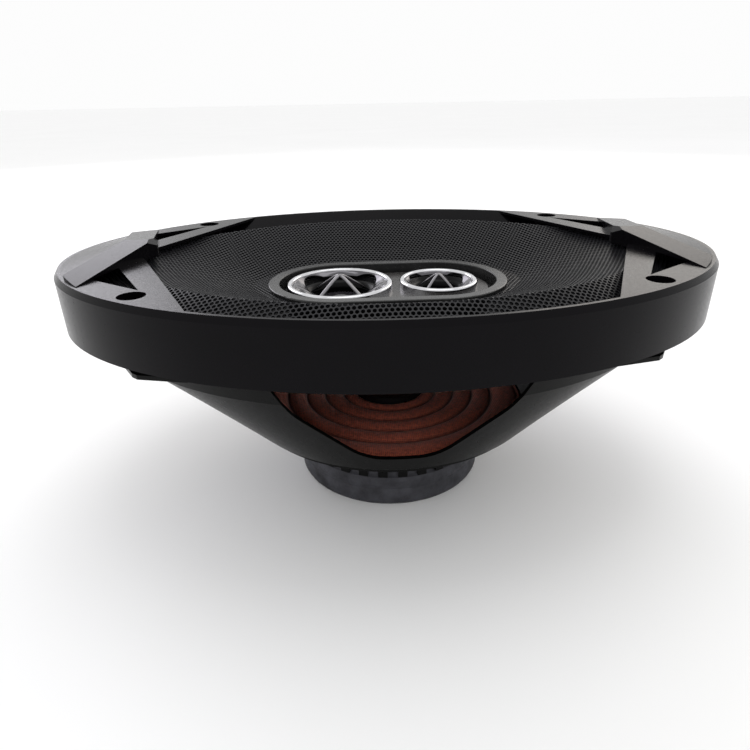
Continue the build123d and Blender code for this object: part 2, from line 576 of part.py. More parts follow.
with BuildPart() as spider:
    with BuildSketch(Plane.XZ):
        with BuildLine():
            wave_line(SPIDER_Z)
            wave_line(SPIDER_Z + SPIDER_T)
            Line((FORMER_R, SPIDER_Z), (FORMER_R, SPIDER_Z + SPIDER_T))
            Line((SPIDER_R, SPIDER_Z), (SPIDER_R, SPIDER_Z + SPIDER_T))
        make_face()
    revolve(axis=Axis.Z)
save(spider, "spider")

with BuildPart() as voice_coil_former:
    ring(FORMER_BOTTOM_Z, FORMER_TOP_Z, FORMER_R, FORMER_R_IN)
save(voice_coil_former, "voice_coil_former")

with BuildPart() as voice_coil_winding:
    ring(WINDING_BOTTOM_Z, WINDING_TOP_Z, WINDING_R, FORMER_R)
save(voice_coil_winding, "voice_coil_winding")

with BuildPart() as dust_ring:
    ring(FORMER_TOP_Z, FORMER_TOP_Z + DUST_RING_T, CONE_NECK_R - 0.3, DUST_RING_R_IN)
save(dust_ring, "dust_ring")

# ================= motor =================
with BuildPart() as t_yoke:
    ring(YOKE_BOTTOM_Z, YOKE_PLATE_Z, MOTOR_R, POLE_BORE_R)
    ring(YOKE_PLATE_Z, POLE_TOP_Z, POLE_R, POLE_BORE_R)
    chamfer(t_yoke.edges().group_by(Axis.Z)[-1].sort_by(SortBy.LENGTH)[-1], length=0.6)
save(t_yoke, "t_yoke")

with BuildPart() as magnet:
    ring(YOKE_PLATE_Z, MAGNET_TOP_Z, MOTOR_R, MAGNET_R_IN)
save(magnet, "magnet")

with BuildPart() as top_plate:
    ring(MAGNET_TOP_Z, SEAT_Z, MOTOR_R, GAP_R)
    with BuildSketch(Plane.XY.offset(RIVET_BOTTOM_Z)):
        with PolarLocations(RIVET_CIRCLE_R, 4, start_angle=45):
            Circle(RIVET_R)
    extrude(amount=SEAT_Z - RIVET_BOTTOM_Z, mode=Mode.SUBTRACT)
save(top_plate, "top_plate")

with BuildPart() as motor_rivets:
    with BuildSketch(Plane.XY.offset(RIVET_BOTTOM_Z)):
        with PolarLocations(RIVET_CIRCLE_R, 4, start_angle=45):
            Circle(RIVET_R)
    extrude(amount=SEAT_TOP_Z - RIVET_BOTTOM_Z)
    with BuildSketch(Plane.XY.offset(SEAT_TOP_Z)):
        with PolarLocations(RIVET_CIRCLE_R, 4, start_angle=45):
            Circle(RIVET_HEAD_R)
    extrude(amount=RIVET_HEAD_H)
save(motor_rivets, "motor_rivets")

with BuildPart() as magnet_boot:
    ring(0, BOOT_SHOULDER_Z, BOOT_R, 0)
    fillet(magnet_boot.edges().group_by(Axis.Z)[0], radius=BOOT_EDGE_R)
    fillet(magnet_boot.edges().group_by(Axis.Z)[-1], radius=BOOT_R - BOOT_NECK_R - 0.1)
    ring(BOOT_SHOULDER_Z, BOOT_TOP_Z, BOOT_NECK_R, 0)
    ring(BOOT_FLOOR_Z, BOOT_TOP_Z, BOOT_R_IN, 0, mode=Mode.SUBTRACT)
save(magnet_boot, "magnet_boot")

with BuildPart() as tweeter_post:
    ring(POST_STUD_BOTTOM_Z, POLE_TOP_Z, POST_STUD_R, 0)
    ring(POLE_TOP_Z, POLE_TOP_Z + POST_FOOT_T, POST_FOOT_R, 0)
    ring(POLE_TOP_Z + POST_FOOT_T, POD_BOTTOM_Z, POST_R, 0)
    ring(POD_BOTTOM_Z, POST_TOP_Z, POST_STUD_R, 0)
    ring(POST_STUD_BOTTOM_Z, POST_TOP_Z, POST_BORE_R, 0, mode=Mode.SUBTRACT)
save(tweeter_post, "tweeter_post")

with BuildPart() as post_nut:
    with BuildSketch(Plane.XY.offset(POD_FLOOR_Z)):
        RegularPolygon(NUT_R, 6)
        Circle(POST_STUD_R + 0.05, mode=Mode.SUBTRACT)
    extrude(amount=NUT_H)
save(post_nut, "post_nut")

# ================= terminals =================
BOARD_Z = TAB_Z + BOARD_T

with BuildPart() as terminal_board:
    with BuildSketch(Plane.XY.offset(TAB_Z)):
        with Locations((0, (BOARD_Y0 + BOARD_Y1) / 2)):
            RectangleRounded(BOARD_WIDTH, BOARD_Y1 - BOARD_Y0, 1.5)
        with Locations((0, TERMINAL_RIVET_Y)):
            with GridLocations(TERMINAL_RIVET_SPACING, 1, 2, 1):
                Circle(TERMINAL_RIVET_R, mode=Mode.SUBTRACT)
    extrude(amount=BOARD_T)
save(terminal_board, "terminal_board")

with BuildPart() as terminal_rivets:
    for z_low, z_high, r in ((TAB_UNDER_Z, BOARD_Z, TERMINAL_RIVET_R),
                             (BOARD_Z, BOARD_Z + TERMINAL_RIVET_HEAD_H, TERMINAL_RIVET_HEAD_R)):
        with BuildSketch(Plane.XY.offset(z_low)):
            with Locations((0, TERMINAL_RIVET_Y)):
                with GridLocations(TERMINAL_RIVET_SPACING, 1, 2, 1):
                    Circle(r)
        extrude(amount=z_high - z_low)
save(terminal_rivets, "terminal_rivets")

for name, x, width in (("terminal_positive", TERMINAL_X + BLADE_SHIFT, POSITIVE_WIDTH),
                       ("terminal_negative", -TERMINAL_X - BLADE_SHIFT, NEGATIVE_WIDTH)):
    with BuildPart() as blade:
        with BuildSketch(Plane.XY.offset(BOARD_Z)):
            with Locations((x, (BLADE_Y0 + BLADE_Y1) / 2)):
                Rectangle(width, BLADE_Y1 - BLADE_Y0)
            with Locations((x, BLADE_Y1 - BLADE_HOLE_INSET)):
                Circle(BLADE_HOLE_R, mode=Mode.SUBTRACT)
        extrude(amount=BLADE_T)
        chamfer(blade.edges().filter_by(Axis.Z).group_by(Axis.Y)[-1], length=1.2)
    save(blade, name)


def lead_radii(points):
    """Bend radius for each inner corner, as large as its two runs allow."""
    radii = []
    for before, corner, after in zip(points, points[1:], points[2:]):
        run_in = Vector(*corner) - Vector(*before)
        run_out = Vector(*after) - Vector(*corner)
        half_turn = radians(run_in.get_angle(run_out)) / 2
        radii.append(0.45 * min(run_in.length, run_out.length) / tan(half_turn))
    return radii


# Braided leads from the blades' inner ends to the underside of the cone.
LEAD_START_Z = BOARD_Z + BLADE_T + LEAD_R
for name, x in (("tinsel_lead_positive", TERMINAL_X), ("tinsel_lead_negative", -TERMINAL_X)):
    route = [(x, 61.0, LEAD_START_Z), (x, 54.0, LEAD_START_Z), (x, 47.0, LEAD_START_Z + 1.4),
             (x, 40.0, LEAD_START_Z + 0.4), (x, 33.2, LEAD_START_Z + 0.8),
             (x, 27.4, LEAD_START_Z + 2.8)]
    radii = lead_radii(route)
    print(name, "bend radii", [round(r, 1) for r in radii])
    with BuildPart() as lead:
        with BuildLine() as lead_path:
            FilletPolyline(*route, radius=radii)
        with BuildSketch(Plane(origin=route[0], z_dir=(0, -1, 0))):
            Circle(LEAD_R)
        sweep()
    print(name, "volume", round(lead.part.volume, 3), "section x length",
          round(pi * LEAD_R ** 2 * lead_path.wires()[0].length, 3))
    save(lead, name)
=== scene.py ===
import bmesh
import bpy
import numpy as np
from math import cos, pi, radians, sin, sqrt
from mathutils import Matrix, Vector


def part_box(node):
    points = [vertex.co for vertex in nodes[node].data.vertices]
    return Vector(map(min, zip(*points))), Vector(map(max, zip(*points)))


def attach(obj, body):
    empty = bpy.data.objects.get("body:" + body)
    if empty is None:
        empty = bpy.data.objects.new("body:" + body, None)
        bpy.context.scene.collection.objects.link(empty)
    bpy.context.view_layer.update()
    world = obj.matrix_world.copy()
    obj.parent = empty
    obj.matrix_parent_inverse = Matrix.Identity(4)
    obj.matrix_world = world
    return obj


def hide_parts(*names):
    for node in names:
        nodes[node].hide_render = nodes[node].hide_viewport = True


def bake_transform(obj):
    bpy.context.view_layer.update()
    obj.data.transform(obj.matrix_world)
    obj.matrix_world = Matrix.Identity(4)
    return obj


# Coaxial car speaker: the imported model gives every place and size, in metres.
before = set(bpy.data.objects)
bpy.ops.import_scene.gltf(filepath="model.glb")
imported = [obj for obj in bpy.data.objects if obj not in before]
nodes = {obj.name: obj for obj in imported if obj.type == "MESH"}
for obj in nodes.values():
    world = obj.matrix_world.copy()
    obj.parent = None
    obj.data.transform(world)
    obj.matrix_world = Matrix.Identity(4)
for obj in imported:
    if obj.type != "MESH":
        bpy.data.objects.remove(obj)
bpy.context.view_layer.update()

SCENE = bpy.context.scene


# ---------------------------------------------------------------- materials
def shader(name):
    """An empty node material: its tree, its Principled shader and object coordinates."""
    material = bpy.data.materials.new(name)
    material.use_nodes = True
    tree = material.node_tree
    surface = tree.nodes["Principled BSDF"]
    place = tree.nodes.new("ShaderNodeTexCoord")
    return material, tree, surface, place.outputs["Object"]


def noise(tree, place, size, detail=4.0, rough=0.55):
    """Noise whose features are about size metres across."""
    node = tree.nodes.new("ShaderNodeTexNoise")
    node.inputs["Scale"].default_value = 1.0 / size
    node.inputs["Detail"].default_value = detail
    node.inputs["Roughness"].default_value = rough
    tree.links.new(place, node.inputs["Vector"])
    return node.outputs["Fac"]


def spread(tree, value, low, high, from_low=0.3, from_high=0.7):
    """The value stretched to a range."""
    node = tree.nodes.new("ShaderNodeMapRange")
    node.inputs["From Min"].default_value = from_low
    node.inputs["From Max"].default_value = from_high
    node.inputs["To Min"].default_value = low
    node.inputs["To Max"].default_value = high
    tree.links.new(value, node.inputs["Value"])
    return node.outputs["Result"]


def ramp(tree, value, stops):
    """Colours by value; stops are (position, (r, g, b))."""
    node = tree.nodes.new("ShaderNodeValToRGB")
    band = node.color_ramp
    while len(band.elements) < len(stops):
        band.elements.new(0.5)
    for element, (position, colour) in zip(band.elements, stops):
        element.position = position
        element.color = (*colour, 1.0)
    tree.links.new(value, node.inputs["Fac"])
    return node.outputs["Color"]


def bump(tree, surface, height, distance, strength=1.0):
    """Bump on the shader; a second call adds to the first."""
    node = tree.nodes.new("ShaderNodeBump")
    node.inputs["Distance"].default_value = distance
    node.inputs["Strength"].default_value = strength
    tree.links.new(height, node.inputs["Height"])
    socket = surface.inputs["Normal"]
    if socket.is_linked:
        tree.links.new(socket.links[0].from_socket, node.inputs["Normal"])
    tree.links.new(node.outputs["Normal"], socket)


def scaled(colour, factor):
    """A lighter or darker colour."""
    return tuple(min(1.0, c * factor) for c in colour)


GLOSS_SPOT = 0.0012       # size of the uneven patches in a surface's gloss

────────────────

**Exercise brief**. Identify and extract each line of the listing that contains "body".

**Exercise answer**.
def attach(obj, body):
    empty = bpy.data.objects.get("body:" + body)
        empty = bpy.data.objects.new("body:" + body, None)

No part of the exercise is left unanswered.